Sentiment analysis in the project aimed to determine if a tweet was positive or negative. The starting point was a dataset of over 1.5 million labeled tweets. Each tweet was labeled as positive or negative (0 or 1). A simple classifier was fitted on processed and transformed tweets. And it worked!😀
Let’s do a rough overview of what was done:
- Cleaning and preparing the data (text)
- Fitting a Gensim Word2Vec model on the data (text)
- Mapping text through Word2Vec model to 300-dimensional space (text to vector)
- Using the newly created 300-dimensional vectors for machine learning (vector)

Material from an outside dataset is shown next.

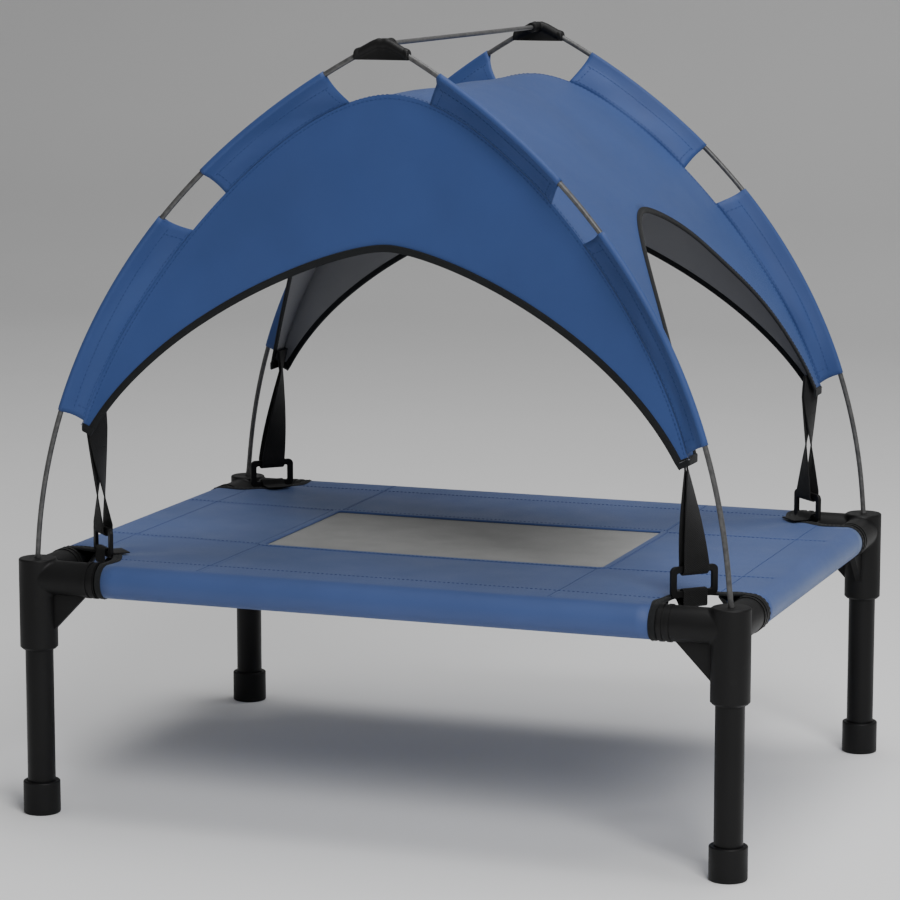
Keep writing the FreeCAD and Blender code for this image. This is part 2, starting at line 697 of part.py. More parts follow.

- Optimizing machine learning parameters with 5-fold CV
- Evaluating the model performance
The modelling was done in Python with Scipy-stack, Gensim, Scikit-learn and Natural Language Tool Kit. The final modelling pipeline was about 1000 lines of code.
The final model had ~0.75 5-fold CV accuracy, which means that it was right 75% of the time. Accuracy could be increased for example by using more sophisticated models or by optimizing hyper-parameters better. A natural upper limit for accuracy in sentiment analysis is roughly 0.9 since some opinions are debatable.
This kind of sentiment analysis has a variety of potential applications. The model could be reused on Twitter streams with certain hashtags. One could for example stream tweets with “Nordea” or “Kone” in them. Afterwards sentiment analysis could show how certain actions affected the popular opinion about the companies.
Live and prosper!🙂